Introduction: The Awakening of Financial Consciousness
For over 5,000 years, gold has been the undisputed king. Civilizations rose and fell, but the yellow metal remained at the top. However, it is now 2026—and the architecture of money has changed.
With the rollout and testing of CBDCs (Central Bank Digital Currencies), the idea of programmable money—potentially more traceable and censurable—is growing. In this scenario, the search for “outside the system” assets has exploded. The question is no longer whether you should have a store of value, but in what format: the physical weight of gold or the mathematical immutability of Bitcoin?
A Drop of Information: The Science of Scarcity (S2F)
To understand why these two assets dominate the debate, we need to understand the technical concept of Stock-to-Flow (S2F).
The S2F measures the abundance of a resource: it is the ratio between the existing stock and the amount produced annually (flow).
- Gold: Has a historically high S2F (around 60). This means it would take 60 years of current mining to double the world’s stock.
- Bitcoin: Models like Stock-to-Flow, proposed by analysts like PlanB, suggest that after recent halvings, Bitcoin reaches scarcity levels comparable or superior to gold. However, this approach is debated by experts and has faced criticism for overestimating prices and ignoring demand and liquidity factors.
The Technical Anchor
While gold mining can increase if the price rises—making expensive mines viable—Bitcoin issuance is price-insensitive. No matter if Bitcoin costs $10k or $1M, the network will only produce what is in the code. This characteristic is called Inelasticity of Supply.
The Custody Confrontation: Guarding Your Wealth with Sovereignty
If you don’t own the custody, you only own a promise of value.
1. Physical Gold: The Weight of Trust
- Self-Custody: Home safes. Risk: Physical theft and lack of immediate liquidity.
- Third-Party Custody: Bank vaults. Risk: In systemic crises, you may be blocked from accessing your own gold—as happened in the 1933 US confiscation.
- Technical Advantage: Gold does not depend on electricity, internet, or passwords. It is an analog asset that works in any technological collapse scenario.
2. Bitcoin: The Freedom of Private Keys
- Hardware Wallets (Cold Wallets): Devices like Ledger or Trezor keep your keys offline.
- Multisig (Multi-signature): For large amounts, you can set it so that moving funds requires 2 out of 3 keys.
- Technical Risk: Losing the Seed Phrase means total loss of assets. There is no “forgot my password” in the world of digital sovereignty.
The Geopolitical Board: Gold, BRICS, and the Fall of the Dollar
According to the World Gold Council, between 2022 and 2024, central banks bought over 1,000 tons of gold per year—levels near recent historical highs.

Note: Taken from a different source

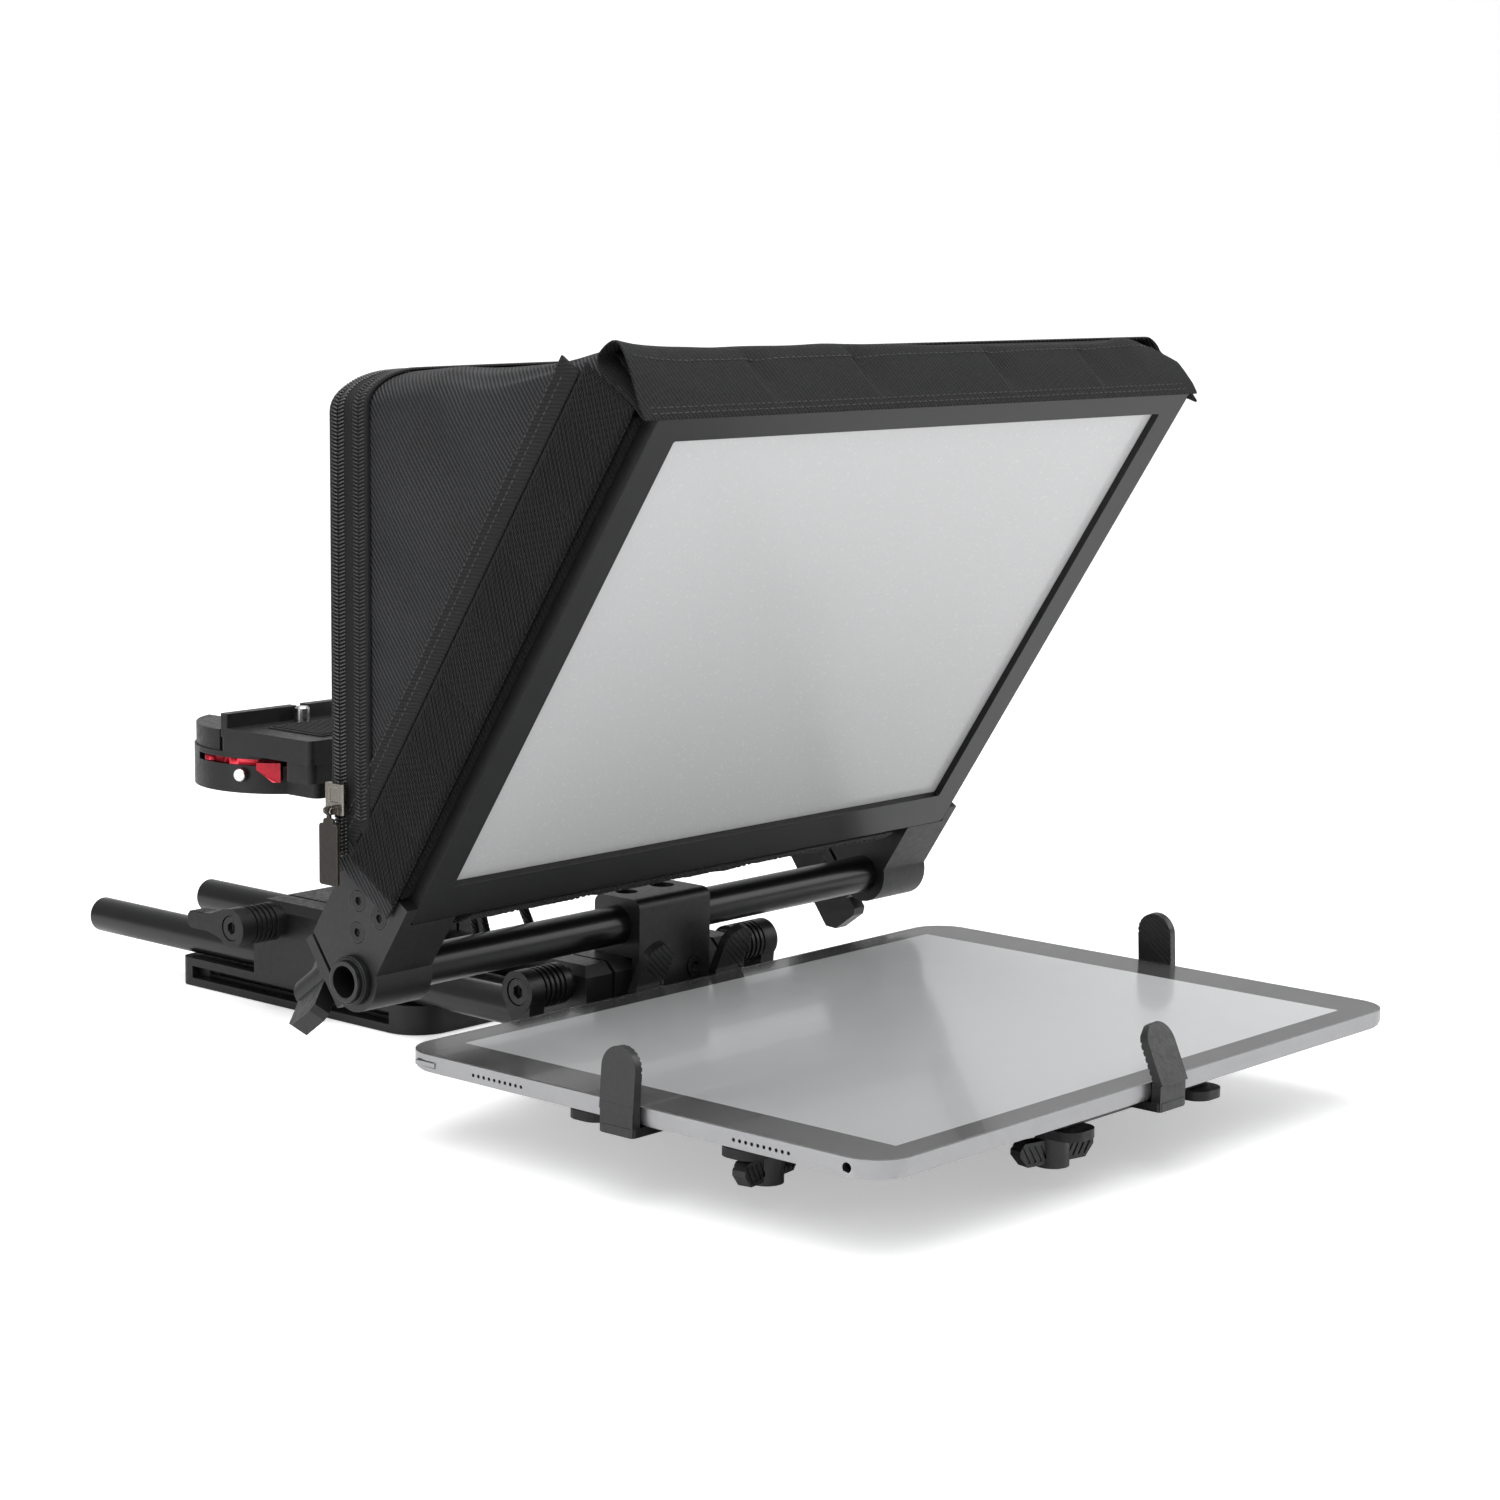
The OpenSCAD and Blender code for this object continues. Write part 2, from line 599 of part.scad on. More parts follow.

Recent reports estimate that the BRICS+ bloc already holds about 17% of official gold reserves. The goal is clear: to create a trade system independent of SWIFT, backed by real assets.
While governments prefer gold for physical sovereignty, the private market and younger generations are using Bitcoin as “the individual’s gold.” In 2026, it is seen by many as a tool for financial neutrality, especially in countries with weak currencies or under sanctions.
Technical Comparison (Bitcoin vs. Gold)
| Property | Physical Gold | Digital Gold (Bitcoin) |
| Scarcity | Natural (Mining difficulty) | Mathematical (21M fixed) |
| Durability | Ancient (Does not oxidize) | Digital (Exists with internet) |
| Divisibility | Low (Hard to split small bars) | High (1 BTC = 100M Satoshis) |
| Portability | Difficult (Physical weight) | Infinite (12 words in your head) |
| Verifiability | Expensive (Requires chemical tests) | Instant (Verify on Blockchain) |
Portfolio Strategy: The “Insurance vs. Growth” Rule
In 2026, resilient portfolios follow the Barbell Strategy:
- Physical Gold (10% to 15%): Catastrophic insurance.
- Bitcoin (5% to 20%): Growth engine and global liquidity.
Conclusion: The Challenge of Choice
Gold and Bitcoin represent two distinct forms of financial sovereignty. One is physical and recognized by central banks; the other is digital and adopted by individuals.
👉 If you had to protect your wealth today, would you choose something that depends on the system… or something outside of it?